Aim of the exercise
Repeat exactly the lines from the start of the material below up to and including the "wire_r = wire_d / 2;" line.

Input for this task
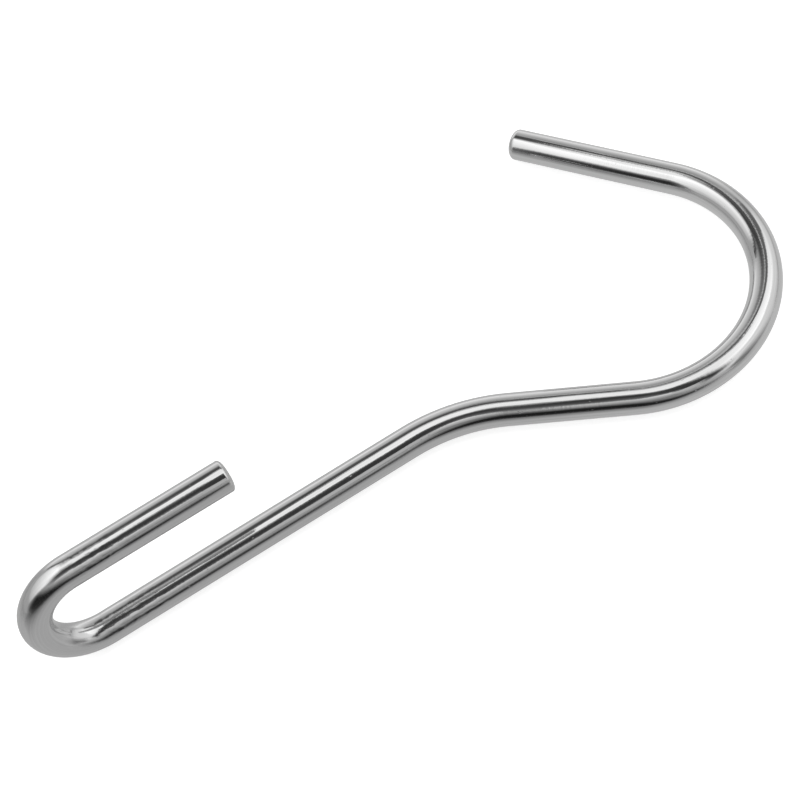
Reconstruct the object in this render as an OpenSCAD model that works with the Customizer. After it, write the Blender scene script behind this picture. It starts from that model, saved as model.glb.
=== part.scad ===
// S hook for a pot rail, bent from one length of round stainless steel wire.
//
// It is drawn as it lies on a table. The wide rail hook lies flat, the stem runs
// along X, and the narrow load hook stands up at the stem's other end, so the two
// hooks are turned about a quarter turn from each other. The origin is on the
// table, under the middle of the hook's bounding box.

/* [Wire] */
// Diameter of the wire
wire_d = 3.5; // [2.5:0.1:5]
// Radius of the rounded edge at both cut ends
edge_r = 0.4; // [0.1:0.05:0.8]

/* [Rail hook] */
// Clear width inside the rail bend
rail_gap = 25.5; // [16:0.5:40]
// Angle that the rail bend turns through
rail_sweep = 157; // [140:0.5:175]
// Straight length between the rail bend and its cut end
tip_len = 18.8; // [6:0.1:30]

/* [Neck] */
// Straight length between the neck and the rail bend
throat_len = 13.4; // [4:0.1:30]
// Radius inside the neck, the bend that sets the rail hook off to one side
neck_inside_r = 18.5; // [8:0.5:30]
// Angle that the neck turns through
neck_sweep = 31; // [15:0.5:50]
// Straight length of the stem
stem_len = 36.1; // [15:0.1:80]

/* [Load hook] */
// Clear width inside the load bend
load_gap = 7.8; // [5:0.1:16]
// Angle that the load bend turns through
load_sweep = 180; // [160:1:185]
// Straight length between the load bend and its cut end
leg_len = 18; // [6:0.1:30]
// Angle between the planes of the two hooks
twist = 85; // [60:1:120]

/* [Hidden] */
$fn = 60;

// Each straight stretch laps this far into its neighbours, so that they join at any
// size and angle
lap = 0.000001;

// The wire is drawn at a hundredth of its size, then scaled up. At that scale the lap,
// and what rounding leaves between two stretches, is too little to part or step them
draw_scale = 0.01;

wire_r = wire_d / 2;

// Radii of the bends, along the middle of the wire
rail_r = rail_gap / 2 + wire_r;
neck_r = neck_inside_r + wire_r;
load_r = load_gap / 2 + wire_r;

// Middle of the rail bend, from the start of the stem
neck_end = [stem_len + neck_r * sin(neck_sweep), -neck_r * (1 - cos(neck_sweep))];
throat_end = neck_end + throat_len * [cos(neck_sweep), -sin(neck_sweep)];
rail_middle = throat_end + rail_r * [sin(neck_sweep), cos(neck_sweep)];

// Furthest point of the rounded tip along Y
tip_dir = rail_sweep - neck_sweep;
tip_y = rail_middle.y - rail_r * cos(tip_dir) + tip_len * sin(tip_dir);
tip_edge_y = tip_y + wire_r * abs(cos(tip_dir)) - edge_r * (sin(tip_dir) + abs(cos(tip_dir)) - 1);

// End of the load hook's leg along Y
leg_y = (load_r * (1 - cos(load_sweep)) + leg_len * sin(load_sweep)) * cos(twist);

// Point under the middle of the bounding box, from the start of the stem
x_low = -load_r - wire_r;
x_high = rail_middle.x + rail_r + wire_r;
y_low = min(rail_middle.y - rail_r, leg_y) - wire_r;
y_high = max(tip_edge_y, leg_y + wire_r);
foot = [(x_low + x_high) / 2, (y_low + y_high) / 2, -wire_r];

// Straight wire along X; what follows goes on from its far end
module feed(len) {
    rotate([0, 90, 0])
        scale(draw_scale)
            translate([0, 0, -lap])
                cylinder(d = wire_d, h = len + 2 * lap);
    translate([len * draw_scale, 0, 0])
        children();
}

// Turns what follows about the wire, which runs along X
module roll(angle) {
    rotate([angle, 0, 0])
        children();
}

// Wire that starts along X and bends to the left in the XY plane; what follows goes
// on from its far end
module bend(r, sweep) {
    translate([0, r * draw_scale, 0]) {
        rotate([0, 0, -90])
            scale(draw_scale)
                rotate_extrude(angle = sweep)
                    translate([r, 0])
                        circle(d = wire_d);
        rotate([0, 0, sweep])
            translate([0, -r * draw_scale, 0])
                children();
    }
}

// Straight wire to a free end, which is cut square and has a rounded edge
module free_end(len) {
    feed(len - edge_r)
        rotate([0, 90, 0])
            scale(draw_scale)
                rotate_extrude() {
                    square([wire_r - edge_r, edge_r]);
                    translate([wire_r - edge_r, 0])
                        intersection() {
                            circle(r = edge_r);
                            square(edge_r);
                        }
                }
}

// Stem, neck and rail hook, one after the other in the XY plane
module rail_hook() {
    feed(stem_len)
        roll(180)
            bend(neck_r, neck_sweep)
                feed(throat_len)
                    roll(180)
                        bend(rail_r, rail_sweep)
                            free_end(tip_len);
}

// Load hook, which leaves the start of the stem and comes back over it
module load_hook() {
    rotate([0, 0, 180])
        roll(180 - twist)
            bend(load_r, load_sweep)
                free_end(leg_len);
}

module s_hook() {
    color("silver")
        translate(-foot)
            scale(1 / draw_scale) {
                rail_hook();
                load_hook();
            }
}

s_hook();
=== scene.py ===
# %% [markdown]
# # An S hook for a pot rail
#
# The hook is one length of bright stainless steel wire. It was drawn through a die,
# cropped at both ends, tumbled so that the cut edges are no longer sharp, and bent cold
# in a wire former: a wide bend for the rail, a slight neck, and a narrow bend for the
# load, turned about a quarter turn from the first.
#
# A curve with a round bevel would be the quicker way to draw a wire, but its ends are
# flat, and it doesn't keep where each point was before the wire was bent. So the mesh
# follows the former's own route. A ring of points as wide as the wire is pushed on,
# rolled and swung round, and leaves a skin behind it that is equally thick everywhere.

import math

import bmesh
import bpy
from mathutils import Euler, Matrix, Vector


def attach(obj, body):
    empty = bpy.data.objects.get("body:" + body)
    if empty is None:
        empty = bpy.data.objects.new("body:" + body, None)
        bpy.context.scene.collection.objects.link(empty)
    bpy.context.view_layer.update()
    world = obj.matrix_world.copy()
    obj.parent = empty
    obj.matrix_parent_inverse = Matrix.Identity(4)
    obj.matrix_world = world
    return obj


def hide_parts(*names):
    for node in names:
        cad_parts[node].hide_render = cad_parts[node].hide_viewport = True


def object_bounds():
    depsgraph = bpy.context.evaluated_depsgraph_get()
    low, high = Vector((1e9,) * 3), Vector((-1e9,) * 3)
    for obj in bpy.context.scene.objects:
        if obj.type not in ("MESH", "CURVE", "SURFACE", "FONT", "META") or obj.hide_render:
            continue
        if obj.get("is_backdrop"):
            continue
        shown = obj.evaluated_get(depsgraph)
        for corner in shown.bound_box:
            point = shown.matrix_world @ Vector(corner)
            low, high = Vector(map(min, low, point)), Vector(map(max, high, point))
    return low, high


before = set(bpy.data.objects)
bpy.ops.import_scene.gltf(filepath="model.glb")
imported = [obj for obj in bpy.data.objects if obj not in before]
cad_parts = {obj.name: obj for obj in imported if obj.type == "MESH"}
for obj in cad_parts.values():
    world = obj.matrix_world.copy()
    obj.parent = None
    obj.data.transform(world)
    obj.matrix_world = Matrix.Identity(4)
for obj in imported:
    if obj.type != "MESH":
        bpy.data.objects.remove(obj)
cad_low, cad_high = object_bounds()
print("the packed part, in mm:", [round(x * 1000, 2) for x in (*cad_low, *cad_high)])

# %% [markdown]
# ## Sizes
#
# Lengths are in metres and angles in degrees. The wire's diameter and the lengths and
# bends along it are those of the part's own source. A bend's radius is measured to the
# middle of the wire, as on a wire former.

# %% Sizes of the hook
MM = 0.001

WIRE_R = 3.5 * MM / 2

RAIL_R = 25.5 * MM / 2 + WIRE_R
RAIL_SWEEP = 157
TIP_LEN = 18.8 * MM

THROAT_LEN = 13.4 * MM
NECK_R = 18.5 * MM + WIRE_R
NECK_SWEEP = 31
STEM_LEN = 36.1 * MM

LOAD_R = 7.8 * MM / 2 + WIRE_R
LOAD_SWEEP = 180
LEG_LEN = 18 * MM
TWIST = 85

in_straights = TIP_LEN + THROAT_LEN + STEM_LEN + LEG_LEN
sweeps = [(RAIL_R, RAIL_SWEEP), (NECK_R, NECK_SWEEP), (LOAD_R, LOAD_SWEEP)]
in_bends = sum(radius * math.radians(sweep) for radius, sweep in sweeps)
print("length of the wire, in mm:", round((in_straights + in_bends) / MM, 1))

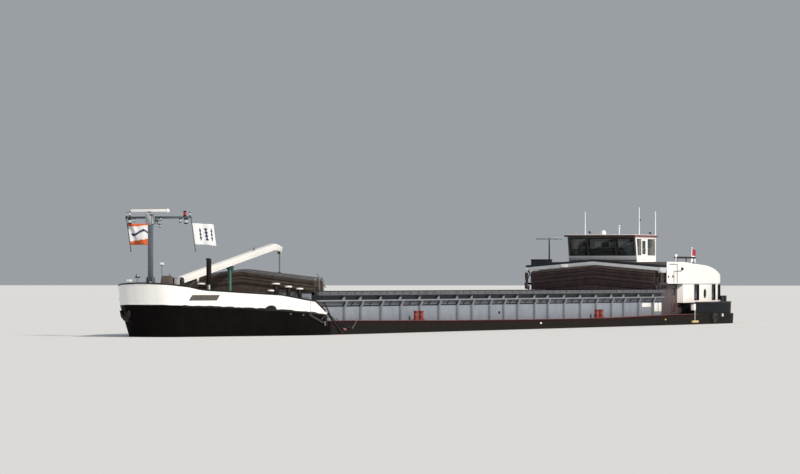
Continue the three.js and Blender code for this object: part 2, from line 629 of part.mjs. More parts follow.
function deckhouseUpper() {
  const profile = (inset) => [[HOUSE_FORE - inset, HOUSE_MID], [HOUSE_FORE - inset, HOUSE_ROOF - inset],
    [-28.3, HOUSE_ROOF - inset], [-30, 3.67 - inset], [-32.7, 3.53 - inset], [-34.2, 3.3 - inset],
    [-35.4, 2.95 - inset], [-37.0 + inset, HOUSE_MID]];
  const half = HOUSE_HALF + 0.06;
  const outer = profileAcross(profile(0), -half, half)
    .intersect(plan(housePlan(half, -20, HOUSE_AFT - 0.06, HOUSE_CORNER + 0.06), 2, 4));
  const inner = profileAcross(profile(WALL), -half + WALL, half - WALL)
    .intersect(plan(housePlan(half - WALL, -20, HOUSE_AFT + 0.08, HOUSE_CORNER - 0.08), 2, 4));
  const under = block(-36.4, HOUSE_FORE - WALL, -3, 3, HOUSE_MID - 0.1, HOUSE_MID + 0.05);
  return outer.subtract(inner).subtract(under);
}

function wheelhouse() {
  const { fore, aft, half, floor, top } = WHEELHOUSE;
  const { sill, lintel, across, sides } = WHEELHOUSE_PANES;
  const wall = 0.09;
  const body = block(aft, fore, -half, half, floor, top - GAP)
    .subtract(block(aft + wall, fore - wall, -half + wall, half - wall, floor - 0.1, top + 0.1));
  const cuts = across.map(([y0, y1]) => block(aft - 1, fore + 1, y0, y1, sill, lintel));
  for (const [x0, x1] of sides) cuts.push(block(x0, x1, -3, 3, sill, lintel));
  cuts.push(block(WHEELHOUSE_DOOR.x0, WHEELHOUSE_DOOR.x1, -3, 3, WHEELHOUSE_DOOR.z0, WHEELHOUSE_DOOR.z1));
  return body.subtract(join(...cuts));
}

function wheelhouseRoof() {
  const { fore, aft, half, top } = WHEELHOUSE;
  const slab = block(aft - 0.15, fore + 0.35, -half - 0.08, half + 0.08, top, top + 0.11);
  const whips = WHIPS.map(([x, y, z]) => rod([x, y, top + 0.05], [x, y, z], 0.022, 6));
  return join(slab, ...whips);
}

// Door leaf aft of its hinge line, with a window hole; side is 1 to port and -1 to starboard
function door({ width, height, thick, windowLow, windowHigh }, side) {
  const rim = 0.12;
  const leaf = block(-width, 0, side > 0 ? -thick : 0, side > 0 ? 0 : thick, 0, height)
    .subtract(block(rim - width, -rim, -1, 1, windowLow, windowHigh));
  const knuckles = [0.2, 0.5, 0.8].map((share) => (
    rod([0, 0, height * share - 0.06], [0, 0, height * share + 0.06], DOOR_GAP - GAP, 16)));
  return join(leaf, ...knuckles);
}

function signalMast() {
  const { top, yard, half } = SIGNAL_MAST;
  return join(rod([0, 0, HOUSE_ROOF + GAP], [0, 0, top], 0.05, 8),
    block(-0.04, 0.04, -half, half, yard, yard + 0.08));
}

function flagStaff() {
  const { aft, height, radius } = STERN_STAFF;
  return join(rod([0, 0, 0], [0, 0, 0.15], 0.05, 8), rod([0, 0, 0.1], [-aft, 0, height + 0.1], radius, 8));
}

// Flag as a thin plate on a staff that runs lean aft for each metre down; fly turns it from aft to port
function flag(width, height, lean, staffRadius, fly = 0) {
  const e1 = new THREE.Vector3(-Math.cos(fly), Math.sin(fly), 0);
  const staff = new THREE.Vector3(lean, 0, 1).normalize();
  const e2 = staff.clone().addScaledVector(e1, -staff.dot(e1)).normalize();
  const luff = staffRadius / staff.dot(e2) + GAP;
  const drop = height * Math.hypot(1, lean);
  const [dx, dy] = [drop * staff.dot(e1), drop * staff.dot(e2)];
  const cloth = outline([[luff, 0], [luff + width, 0], [luff + width - dx, -dy], [luff - dx, -dy]]);
  const plate = new THREE.ExtrudeGeometry(cloth, { depth: FLAG_THICK * MM, bevelEnabled: false });
  plate.translate(0, 0, (-FLAG_THICK / 2) * MM);
  plate.applyMatrix4(new THREE.Matrix4().makeBasis(e1, e2, e1.clone().cross(e2)));
  return solid(plate);
}

function propeller() {
  const parts = [rod([HUB_FORE, 0, 0], [-0.25, 0, 0], 0.13, 16)];
  for (let i = 0; i < 4; i += 1) {
    const blade = new THREE.Shape();
    blade.absellipse(0, (PROP_R - 0.33) * MM, 0.24 * MM, 0.33 * MM, 0, 2 * Math.PI, false, 0);
    const thick = 0.04 * MM;
    const plate = new THREE.ExtrudeGeometry(blade, { depth: thick, bevelEnabled: false, curveSegments: 6 });
    plate.translate(0, 0, -thick / 2);
    plate.rotateY(THREE.MathUtils.degToRad(62));
    plate.rotateX(THREE.MathUtils.degToRad(90 * i));
    parts.push(solid(plate));
  }
  return join(...parts);
}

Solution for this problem
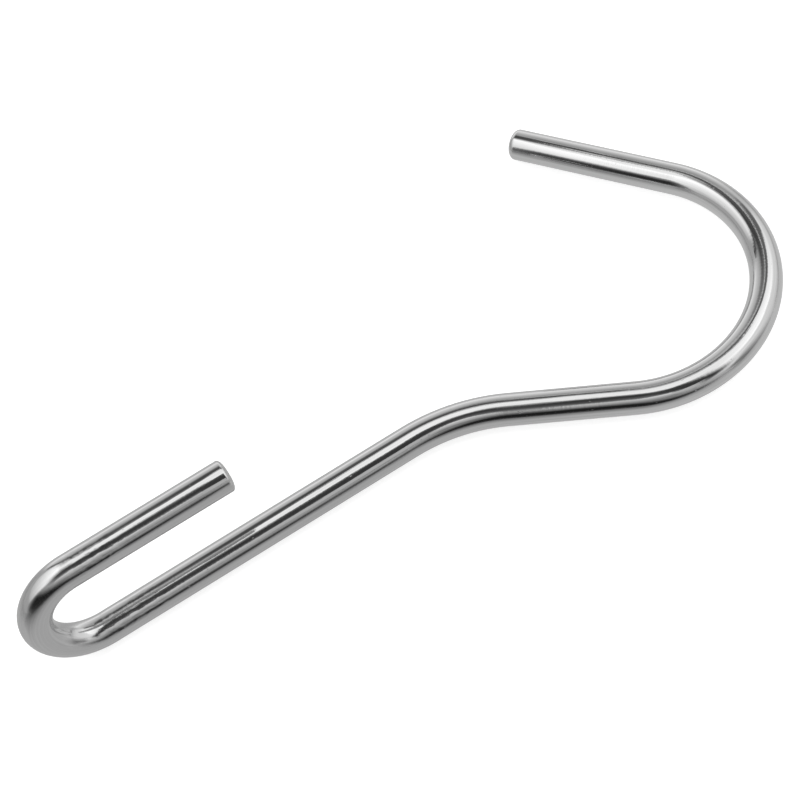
Reconstruct the object in this render as an OpenSCAD model that works with the Customizer. After it, write the Blender scene script behind this picture. It starts from that model, saved as model.glb.
=== part.scad ===
// S hook for a pot rail, bent from one length of round stainless steel wire.
//
// It is drawn as it lies on a table. The wide rail hook lies flat, the stem runs
// along X, and the narrow load hook stands up at the stem's other end, so the two
// hooks are turned about a quarter turn from each other. The origin is on the
// table, under the middle of the hook's bounding box.

/* [Wire] */
// Diameter of the wire
wire_d = 3.5; // [2.5:0.1:5]
// Radius of the rounded edge at both cut ends
edge_r = 0.4; // [0.1:0.05:0.8]

/* [Rail hook] */
// Clear width inside the rail bend
rail_gap = 25.5; // [16:0.5:40]
// Angle that the rail bend turns through
rail_sweep = 157; // [140:0.5:175]
// Straight length between the rail bend and its cut end
tip_len = 18.8; // [6:0.1:30]

/* [Neck] */
// Straight length between the neck and the rail bend
throat_len = 13.4; // [4:0.1:30]
// Radius inside the neck, the bend that sets the rail hook off to one side
neck_inside_r = 18.5; // [8:0.5:30]
// Angle that the neck turns through
neck_sweep = 31; // [15:0.5:50]
// Straight length of the stem
stem_len = 36.1; // [15:0.1:80]

/* [Load hook] */
// Clear width inside the load bend
load_gap = 7.8; // [5:0.1:16]
// Angle that the load bend turns through
load_sweep = 180; // [160:1:185]
// Straight length between the load bend and its cut end
leg_len = 18; // [6:0.1:30]
// Angle between the planes of the two hooks
twist = 85; // [60:1:120]

/* [Hidden] */
$fn = 60;

// Each straight stretch laps this far into its neighbours, so that they join at any
// size and angle
lap = 0.000001;

// The wire is drawn at a hundredth of its size, then scaled up. At that scale the lap,
// and what rounding leaves between two stretches, is too little to part or step them
draw_scale = 0.01;

wire_r = wire_d / 2;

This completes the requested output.